__TO DO__
Within the entries below, find the portion that opens with the line containing "# Both edges of the skirt's rim" and closes with the line containing "obj.matrix_world = Matrix.Identity(4)". Retype that portion exactly and only.

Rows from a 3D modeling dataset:
※ ※ ※
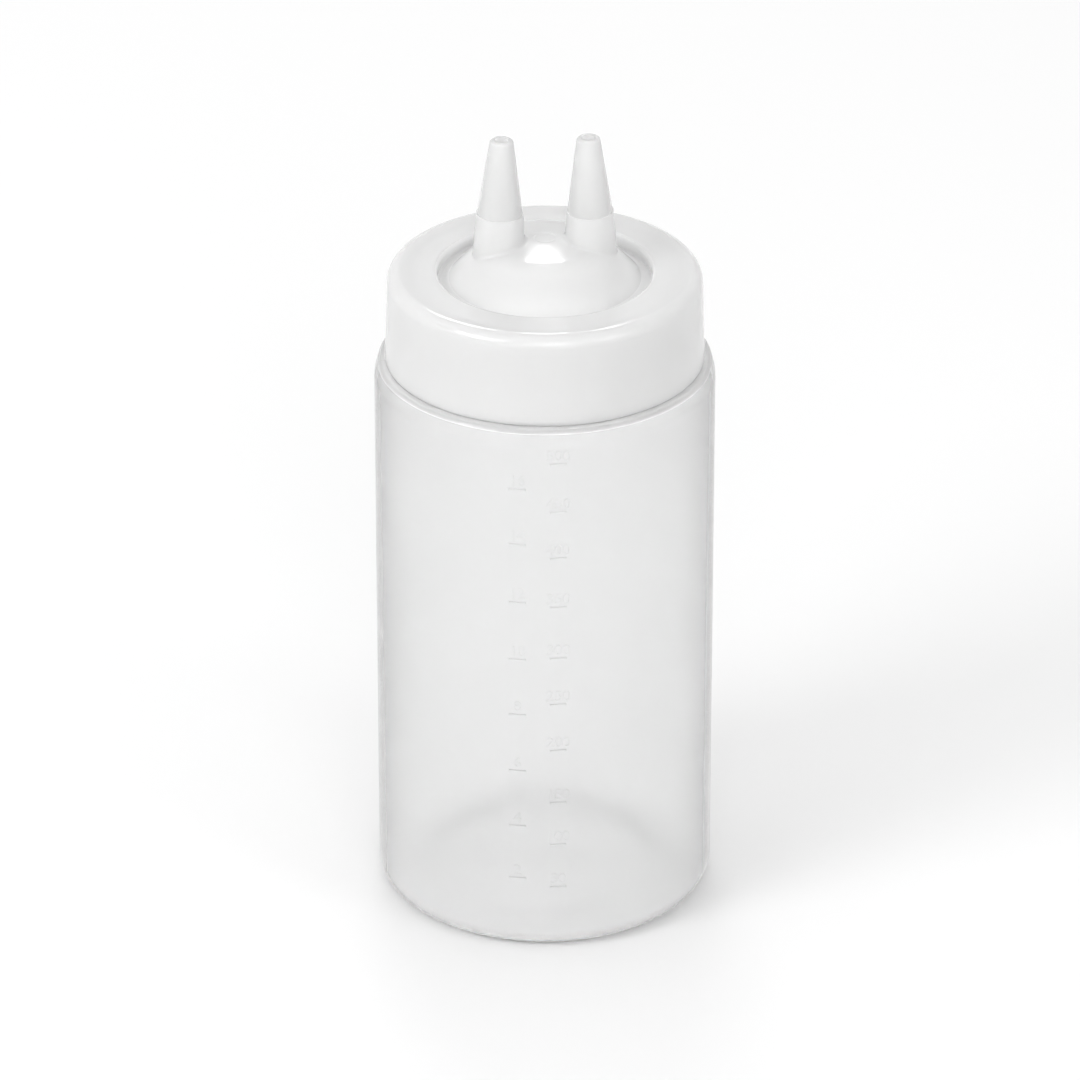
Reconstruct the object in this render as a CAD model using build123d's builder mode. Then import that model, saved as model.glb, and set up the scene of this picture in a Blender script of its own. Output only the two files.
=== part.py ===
# Twin-tip squeeze bottle for sauces: a blow-moulded bottle with a wide neck, and an
# injection-moulded screw cap with a domed top and two hollow pouring tips.
# Millimetres, +Z up. The origin is on the table under the bottle's axis, the two tips
# stand along X, and the front of the bottle faces -Y.
from build123d import *
from math import cos, radians, sin, tan
import os

os.makedirs("parts", exist_ok=True)

# Bottle: body, shoulder and base
body_diameter = 75.0
shoulder_height = 129.5
shoulder_taper_height = 3.6
shoulder_taper = 0.9
shoulder_blend = 6.0
shoulder_round = 1.1
bottle_wall = 1.2
base_corner = 5.0
standing_ring_width = 3.0
base_rise = 1.8
base_rise_run = 5.0
base_blend = 2.0

# Bottle: neck
neck_diameter = 63.2
neck_height = 19.7
neck_root_round = 0.6
neck_lip_round = 0.35

# Cap: skirt and crown
cap_wall = 1.5
thread_room = 2.05
skirt_clearance = 0.3
skirt_draft = 1.8
crown_round = 2.9
rim_round = 0.4

# Cap: recess and dome, with heights from the flat top of the crown
recess_diameter = 47.0
recess_depth = 2.8
recess_edge_round = 1.0
recess_corner_round = 0.5
recess_floor_width = 1.7
dome_foot_round = 2.6
dome_flank_angle = 47.5
dome_shoulder_rise = 6.3
dome_shoulder_round = 9.0
dome_top_diameter = 6.0
dome_top_rise = 7.5
dome_top_round = 14.0

# Cap: sealing ring that plugs the neck
seal_clearance = 0.2
seal_wall = 1.0
seal_depth = 4.0
seal_lead = 0.6

# Cap: pouring tips, with heights along each tip from the flat top of the crown
tip_spacing = 20.3
tip_lean = 1.37
tip_height = 31.2
tip_end_diameter = 5.1
tip_end_round = 0.7
tip_shank_diameter = 9.9
collar_height = 13.9
collar_diameter = 10.3
collar_draft = 3.6
collar_root_round = 0.9
tip_wall = 1.15
outlet_diameter = 3.0
outlet_length = 3.0

# Radii and levels that follow from the sizes above
body_radius = body_diameter / 2
neck_radius = neck_diameter / 2
neck_bore_radius = neck_radius - bottle_wall
neck_top = shoulder_height + neck_height
crown_top = neck_top + cap_wall
rim_bottom = shoulder_height + skirt_clearance
rim_radius = neck_radius + thread_room + cap_wall
skirt_flare = tan(radians(skirt_draft))
crown_radius = rim_radius - (crown_top - rim_bottom) * skirt_flare
dome_foot_radius = recess_diameter / 2 - recess_floor_width
flank_height = recess_depth + dome_shoulder_rise
dome_shoulder_radius = dome_foot_radius - flank_height / tan(radians(dome_flank_angle))
seal_radius = neck_bore_radius - seal_clearance
collar_flare = tan(radians(collar_draft))
collar_foot_radius = collar_diameter / 2 + (collar_height + recess_depth) * collar_flare


def turned_section(outline, rounds):
    """A half section to be turned: points (radius, height) from axis to axis, and their rounds."""
    with BuildSketch() as section:
        with BuildLine():
            FilletPolyline(*outline, radius=rounds)
            Line(outline[-1], outline[0])
        make_face()
    return section.sketch_local


def bottle_section(top):
    """The bottle's outer half section, with the neck drawn up to the height top."""
    ring_outer = body_radius - base_corner
    ring_inner = ring_outer - standing_ring_width
    outline = [
        (0, base_rise),
        (ring_inner - base_rise_run, base_rise),
        (ring_inner, 0),
        (body_radius, 0),
        (body_radius, shoulder_height - shoulder_taper_height),
        (body_radius - shoulder_taper, shoulder_height),
        (neck_radius, shoulder_height),
        (neck_radius, top),
        (0, top),
    ]
    rounds = [
        base_blend,
        base_blend,
        base_corner,
        shoulder_blend,
        shoulder_round,
        neck_root_round,
        0,
    ]
    return turned_section(outline, rounds)


def cap_section(bottom):
    """The cap's outer half section, with the skirt drawn down to the height bottom."""
    outline = [
        (0, crown_top + dome_top_rise),
        (dome_top_diameter / 2, crown_top + dome_top_rise),
        (dome_shoulder_radius, crown_top + dome_shoulder_rise),
        (dome_foot_radius, crown_top - recess_depth),
        (recess_diameter / 2, crown_top - recess_depth),
        (recess_diameter / 2, crown_top),
        (crown_radius, crown_top),
        (crown_radius + (crown_top - bottom) * skirt_flare, bottom),
        (0, bottom),
    ]
    rounds = [
        dome_top_round,
        dome_shoulder_round,
        dome_foot_round,
        recess_corner_round,
        recess_edge_round,
        crown_round,
        0,
    ]
    return turned_section(outline, rounds)


def inside(outer_section, wall):
    """The half section of the space that lies a wall's thickness inside another one."""
    with BuildSketch() as inner:
        add(outer_section)
        mirror(about=Plane.YZ)
        offset(amount=-wall, kind=Kind.INTERSECTION, mode=Mode.REPLACE)
        split(bisect_by=Plane.YZ)
    return inner.sketch_local


def tip_plane(side):
    """The upright plane through a tip's axis, with its own Y up along the leaning tip."""
    lean = radians(tip_lean)
    return Plane(
        origin=(side * tip_spacing / 2, 0, crown_top),
        x_dir=(cos(lean), 0, side * sin(lean)),
        z_dir=(0, -1, 0),
    )


tip_planes = [tip_plane(side) for side in (-1, 1)]

# Sections: each inner one starts from an outer one that runs two walls past the open end
bottle_outside = bottle_section(neck_top)
bottle_inside = inside(bottle_section(neck_top + 2 * bottle_wall), bottle_wall)
cap_outside = cap_section(rim_bottom)
cap_inside = inside(cap_section(rim_bottom - 2 * cap_wall), cap_wall)
tip_outside = turned_section(
    [
        (0, -recess_depth),
        (collar_foot_radius, -recess_depth),
        (collar_diameter / 2, collar_height),
        (tip_shank_diameter / 2, collar_height),
        (tip_end_diameter / 2, tip_height),
        (0, tip_height),
    ],
    [0, 0, 0, tip_end_round],
)
tip_inside = turned_section(
    [
        (0, -recess_depth),
        (collar_foot_radius - tip_wall, -recess_depth),
        (tip_shank_diameter / 2 - tip_wall, collar_height),
        (outlet_diameter / 2, tip_height - outlet_length),
        (outlet_diameter / 2, tip_height),
        (0, tip_height),
    ],
    0,
)

# Bottle: one blown shell of even wall, with a raised base and an open neck
with BuildPart() as bottle:
    with BuildSketch(Plane.YZ):
        add(bottle_outside)
    revolve(axis=Axis.Z)
    with BuildSketch(Plane.YZ):
        add(bottle_inside)
    revolve(axis=Axis.Z, mode=Mode.SUBTRACT)
    fillet(bottle.edges().group_by(Axis.Z)[-1], neck_lip_round)

bottle.part.label = "bottle"
export_step(bottle.part, "parts/bottle.step")

# Core: the space inside the cap, from the open skirt up through both tips
with BuildPart() as core:
    with BuildSketch(Plane.YZ):
        add(cap_inside)
    revolve(axis=Axis.Z)
    for plane in tip_planes:
        with BuildSketch(plane):
            add(tip_inside)
        revolve(axis=Axis(plane.origin, plane.y_dir))

# Cap: crown and tips as one outer form with blended roots, then the core taken out
with BuildPart() as cap:
    with BuildSketch(Plane.YZ):
        add(cap_outside)
    revolve(axis=Axis.Z)
    for plane in tip_planes:
        with BuildSketch(plane):
            add(tip_outside)
        revolve(axis=Axis(plane.origin, plane.y_dir))
    fillet(cap.edges().filter_by(GeomType.BSPLINE), collar_root_round)
    add(core.part, mode=Mode.SUBTRACT)

    # The sealing ring hangs from the underside of the crown, inside the neck
    with BuildSketch(Plane.YZ):
        with BuildLine():
            Polyline(
                (seal_radius - seal_wall, neck_top),
                (seal_radius, neck_top),
                (seal_radius, neck_top - seal_depth + seal_lead),
                (seal_radius - seal_lead, neck_top - seal_depth),
                (seal_radius - seal_wall, neck_top - seal_depth),
                close=True,
            )
        make_face()
    revolve(axis=Axis.Z)

    # Both edges of the skirt's rim
    fillet(cap.edges().filter_by(GeomType.CIRCLE).group_by(Axis.Z)[0], rim_round)

cap.part.label = "cap"
export_step(cap.part, "parts/cap.step")
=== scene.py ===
import bpy
from math import cos, hypot, pi, radians, sin, tan
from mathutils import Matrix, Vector


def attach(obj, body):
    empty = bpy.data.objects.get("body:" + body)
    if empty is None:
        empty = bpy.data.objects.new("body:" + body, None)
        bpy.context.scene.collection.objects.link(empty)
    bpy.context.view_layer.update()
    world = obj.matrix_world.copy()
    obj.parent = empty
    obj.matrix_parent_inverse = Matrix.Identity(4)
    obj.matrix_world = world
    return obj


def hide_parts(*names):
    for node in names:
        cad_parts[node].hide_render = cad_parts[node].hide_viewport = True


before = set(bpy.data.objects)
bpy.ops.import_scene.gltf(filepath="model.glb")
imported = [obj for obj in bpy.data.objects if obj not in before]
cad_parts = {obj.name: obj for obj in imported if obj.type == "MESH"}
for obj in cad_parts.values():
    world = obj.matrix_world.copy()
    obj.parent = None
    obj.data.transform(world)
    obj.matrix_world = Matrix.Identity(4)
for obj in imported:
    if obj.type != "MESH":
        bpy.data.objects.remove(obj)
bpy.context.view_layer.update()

mm = 0.001

# The bottle is one blown shell of natural low-density polyethylene, milky and soft, 1.2 mm thick
# all over. Its round body runs through a short shoulder into a wide neck, and the base is pushed
# up a little so that it stands on a ring.
body_radius = 37.5 * mm
shoulder_height = 129.5 * mm
shoulder_taper_height = 3.6 * mm
shoulder_taper = 0.9 * mm
shoulder_blend = 6.0 * mm
shoulder_round = 1.1 * mm
neck_radius = 31.6 * mm
neck_top = 149.2 * mm
neck_root_round = 0.6 * mm
neck_lip_round = 0.35 * mm
bottle_wall = 1.2 * mm
base_corner = 5.0 * mm
base_rise = 1.8 * mm
base_blend = 2.0 * mm
ring_inner = 29.5 * mm
raised_base_radius = 24.5 * mm
turned_steps = 192
arc_step = radians(9)
smooth_angle = radians(32)


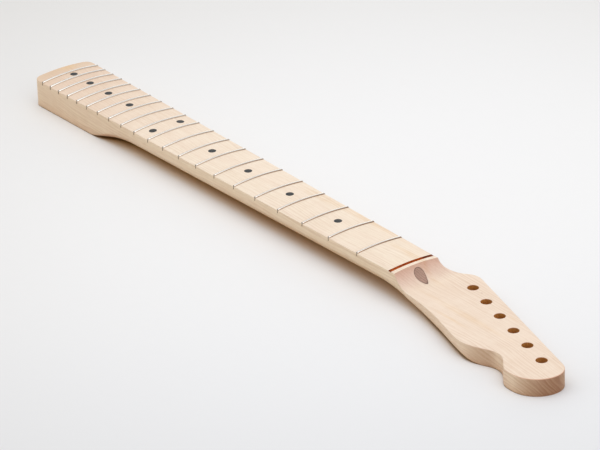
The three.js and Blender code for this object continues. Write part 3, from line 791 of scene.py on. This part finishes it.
class Shader(Graph):
    """A surface material. Feature sizes are in metres."""

    def __init__(self, name):
        self.material = bpy.data.materials.new(name)
        self.material.use_nodes = True
        super().__init__(self.material.node_tree)
        self.tree.nodes.clear()
        self.output = self.add("ShaderNodeOutputMaterial")
        self.coords = self.add("ShaderNodeTexCoord")
        self.place = self.coords.outputs["Object"]

    def sized(self, sizes, turn=0.0):
        """The place in a frame turned about the neck's length, in features of these sizes."""
        inputs = {"Vector": self.place, "Rotation": (turn, 0.0, 0.0), "Scale": sizes}
        return self.add("ShaderNodeMapping", inputs, vector_type="TEXTURE").outputs[0]

    def noise(self, sizes, detail=2.0, roughness=0.5, turn=0.0):
        inputs = {"Vector": self.sized(sizes, turn), "Scale": 1.0}
        inputs.update({"Detail": detail, "Roughness": roughness})
        return self.add("ShaderNodeTexNoise", inputs).outputs[0]

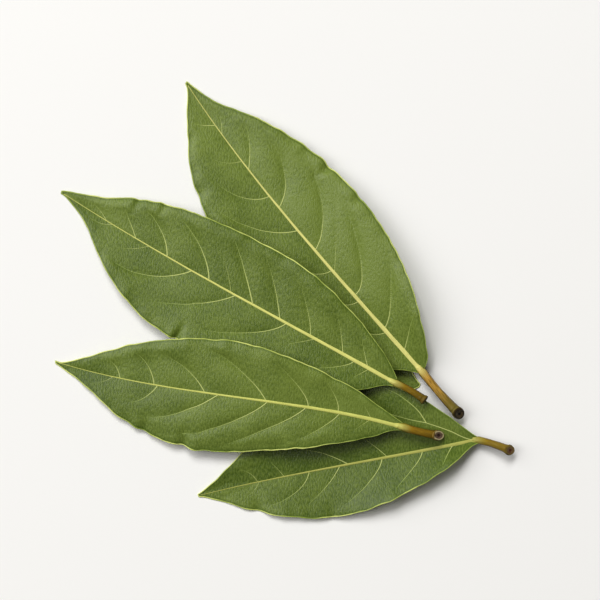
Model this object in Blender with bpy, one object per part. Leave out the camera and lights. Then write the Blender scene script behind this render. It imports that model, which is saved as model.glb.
※ ※ ※
__REPLY__
    # Both edges of the skirt's rim
    fillet(cap.edges().filter_by(GeomType.CIRCLE).group_by(Axis.Z)[0], rim_round)

cap.part.label = "cap"
export_step(cap.part, "parts/cap.step")
=== scene.py ===
import bpy
from math import cos, hypot, pi, radians, sin, tan
from mathutils import Matrix, Vector


def attach(obj, body):
    empty = bpy.data.objects.get("body:" + body)
    if empty is None:
        empty = bpy.data.objects.new("body:" + body, None)
        bpy.context.scene.collection.objects.link(empty)
    bpy.context.view_layer.update()
    world = obj.matrix_world.copy()
    obj.parent = empty
    obj.matrix_parent_inverse = Matrix.Identity(4)
    obj.matrix_world = world
    return obj


def hide_parts(*names):
    for node in names:
        cad_parts[node].hide_render = cad_parts[node].hide_viewport = True


before = set(bpy.data.objects)
bpy.ops.import_scene.gltf(filepath="model.glb")
imported = [obj for obj in bpy.data.objects if obj not in before]
cad_parts = {obj.name: obj for obj in imported if obj.type == "MESH"}
for obj in cad_parts.values():
    world = obj.matrix_world.copy()
    obj.parent = None
    obj.data.transform(world)
    obj.matrix_world = Matrix.Identity(4)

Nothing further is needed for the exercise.